Holidays, festivals and important dates in Qatar

Future updates to this post will be made to the Holidays and Festivals section of our website.

Qatar holidays are, mostly, Islamic holidays. Islamic holidays do not have a set date as they follow a lunar calendar. Often, the exact day of a holiday like Eid Al Fitri will not be announced until the night before.

National day

One exception to the above is National day. September 3rd is the day Qatar ceased to be a protectorate of the British and became fully independent. There is normally a one day holiday.

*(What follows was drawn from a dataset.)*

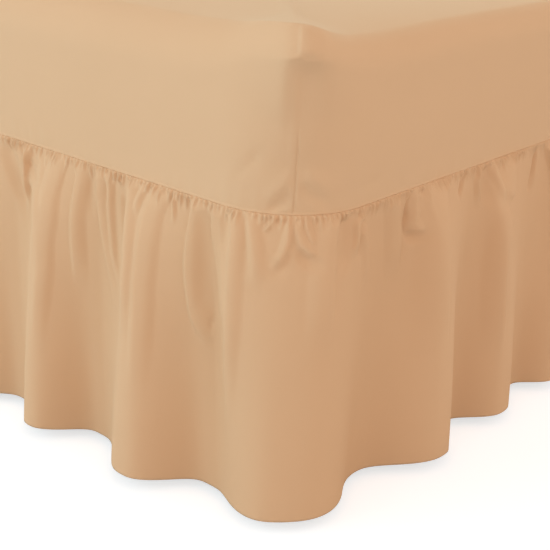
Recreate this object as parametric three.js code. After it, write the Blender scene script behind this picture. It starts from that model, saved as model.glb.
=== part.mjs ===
// A fitted valance sheet on a single mattress and its bed base.
// Millimetres, +Z up. The origin is on the floor under the middle of the bed.
// The long sides of the bed lie along Y, and its foot faces -Y.
//
// The sheet is a smooth panel over the top and walls of the mattress, with a gathered
// frill sewn along its lower edge. The frill is cut in four strips, and each strip
// goes round one corner. The mattress and the base are plain.
import * as THREE from "three";

// The bed, measured over the sheet's seam.
const BED_WIDTH = 900;
const BED_LENGTH = 1900;
const CORNER_RADIUS = 116;

// Heights above the floor.
const FOOT_HEIGHT = 30;
const BASE_TOP = 392;
const SEAM_HEIGHT = 410;
const EDGE_START = 584;
const EDGE_RADIUS = 40;

// Cloth and clearances.
const CLOTH = 2;
const PIECE_GAP = 0.3;
const MATTRESS_GAP = 2.5;
const BASE_INSET = 20;

// The frill: its cut depth, and how far it stands off the seam line at its head.
const FRILL_DROP = 398;
const HEAD_STAND = 1.5;
const FULLEST_FOLD = 66;
const HEAD_DRIFT_POWER = 1.5;
const EASE_STEPS = 4;

// The feet of the base.
const FOOT_RADIUS = 28;
const FOOT_INSET = 110;
const FOOT_SIDES = 20;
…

Friday is a religious holiday for Qatar, but not to the extent that shops are closed all day! Big supermarkets like Mega-mart and Carrefour will be open for most of the day, shutting only for an hour around midday. Most shops will be shut for the morning, including those in the malls, although the major malls themselves will be open. Restaurants open at 12.00 for people coming out of mosques, while most shops will open towards evening time. Friday morning is the quietest time of the week, and great for driving – conversely, Friday evening is extremely busy. For many people, Friday is their only day off.

Eid Al Fitri

Eid al Fitri marks the end of the month long fasting that is Ramadan – not surprisingly it involves a lot of eating. (Eid itself means feast, while fitri means to break the fast). Muslims rise early in the morning and pray before sun rise, and then spend the day visiting family and friends – and eating large amounts of food, snacks and cakes! For some Muslims this is the biggest holiday of the year, and many expat Muslims feel homesick at this time. The festivities in Qatar normally last for several days. While there is no set holiday, during Ramadan the Emir normally announces a week long holiday which starts before the Eid and continues for a few days after. Hotels and the Qatar Distribution Centre are forbidden to sell alcohol during Ramadan. However this year expats with alcohol permits were able to stock up beforehand, with two months extra allowance before Ramadan, and were allowed to purchase alcohol again the day after Eid Al Fitri.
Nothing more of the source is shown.